LONDON: Lahore High Court (LHC) Chief Justice Syed Mansoor Ali Shah Thursday said judicial reforms were being introduced at a fast pace across Punjab and a special court had been set up to provide speedy justice to overseas Pakistanis.

In an interview with Geo News here, Syed Mansoor Ali Shah said there were more than 1.2 million cases pending in Punjab alone and amongst them more than 800 cases related to overseas Pakistanis.

He spoke to The News after addressing a large gathering of British Pakistanis that was organised by the World Congress of Overseas Pakistanis (WCOP).

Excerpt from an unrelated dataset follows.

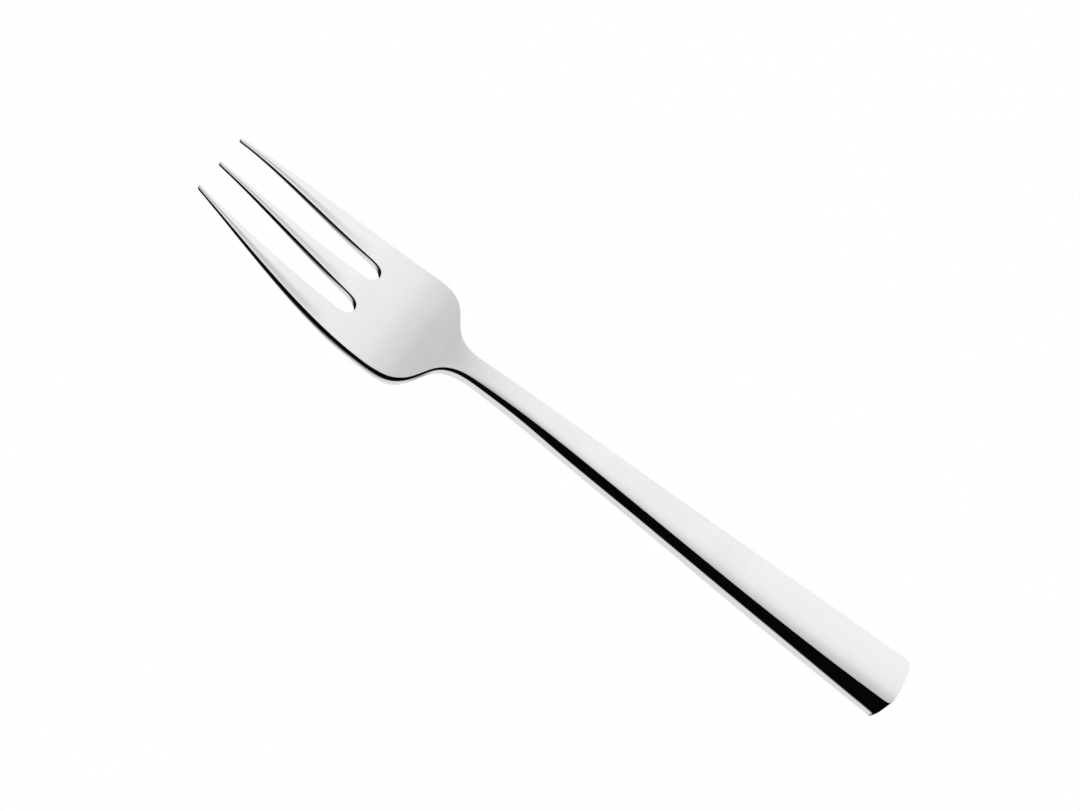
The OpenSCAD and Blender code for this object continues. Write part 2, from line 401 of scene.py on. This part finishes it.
# %% Draw one half from above
same_place = 1e-6      # metres: points closer than this are one
last = len(rows) - 1
grid_x = (fork_length - heel_w / 4) / 2 * mm
bpy.ops.object.select_all(action="DESELECT")
bpy.ops.mesh.primitive_grid_add(
    x_subdivisions=1,
    y_subdivisions=8,
    size=heel_w / 2 * mm,
    location=(grid_x, heel_w / 4 * mm, 0),
)
blank = bpy.context.active_object
blank.name = "fork_blank"
bpy.ops.object.transform_apply(location=True, rotation=True, scale=True)
start_edit(blank)
from_middle = sorted(blank.data.vertices, key=lambda v: v.co.y)
heel_row = [v.index for v in from_middle if v.co.x > grid_x]
front = [v.index for v in from_middle if v.co.x < grid_x]
settle(blank, heel_row, all_lines, last)
settle(blank, front, all_lines, last - 1)
for number in range(last - 2, arc - 1, -1):
    pick(blank, front)
    bpy.ops.mesh.extrude_region_move(TRANSFORM_OT_translate={"value": (-mm, 0, 0)})
    front = picked(blank)
    settle(blank, front, all_lines, number)

strips = {(MIDDLE, M_GUARD, M_EDGE): front[:3], (T_EDGE, T_GUARD, T_MIDDLE, GUARD, EDGE): front[4:]}
for lines, front in strips.items():
    for number in range(arc - 1, -1, -1):
        pick(blank, front)
        bpy.ops.mesh.extrude_region_move(TRANSFORM_OT_translate={"value": (-mm, 0, 0)})
        front = picked(blank)
        settle(blank, front, lines, number)
bpy.ops.object.mode_set(mode="OBJECT")
apply_modifier(
    blank,
    "MIRROR",
    use_axis=(False, True, False),
    use_mirror_merge=True,
    merge_threshold=same_place,
)
print("plan:", len(blank.data.vertices), "points,", len(blank.data.polygons), "faces")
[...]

Justice Mansoor said he didn’t believe in favouring anyone on the basis of their social status and wealth but it was important to provide relief to overseas Pakistanis on the basis that they lived outside of Pakistan and perhaps a dedicated court could help speed up the resolution of their cases.

Justice Shah is in London on the invitation of Ministry of Justice. He is accompanied by four judges and members of Lahore High Court who are all part of the delegation visiting London to learn about the recent judicial reforms introduced by the government.

Justice Mansoor said the Punjab’s Commissioner for Overseas Pakistanis met him and informed about the number of cases related to overseas Pakistanis.

“For us, all are equal. We don’t get impressed by social status and wealth; we have decided to provide speedy justice to overseas Pakistanis and fast tracking hundreds of cases. Over 1.2 million Pakistanis live in the UK only, there is a lot of disconnect. Overseas Pakistanis need to know about the system and learn how to file complaints properly as that’s helpful in getting justice. Case management is an important element of a case and it’s important to get the case right.”

He said wide-ranging reforms had been rolled out in Punjab to bring changes to the ailing system. He said he was visiting London with his colleagues to interact with the British judiciary and also to learn from the reforms that have been introduced in the justice system in recent years.

“Both Pakistan and the UK have done reforms and are carrying on with them. We wanted to interact with our counterparts to learn from their experience and to exchange ideas. Both of us are going through a phase of reforms.”

Justice Mansoor said the aim of judiciary in Punjab under him was to provide relief to those who seek justice and come to courts for resolution of their disputes and to seek justice.

He said for the first time mediation courts had been introduced in Punjab to try to end disputes outside of litigation where possible. He said backlog was a reality in courts everywhere in the world but in Punjab it’s quite high. “Meditation courts are there to reduce dependency. We want to lessen the burden. The focus of judiciary is ordinary people. There’s no other agenda and mission.”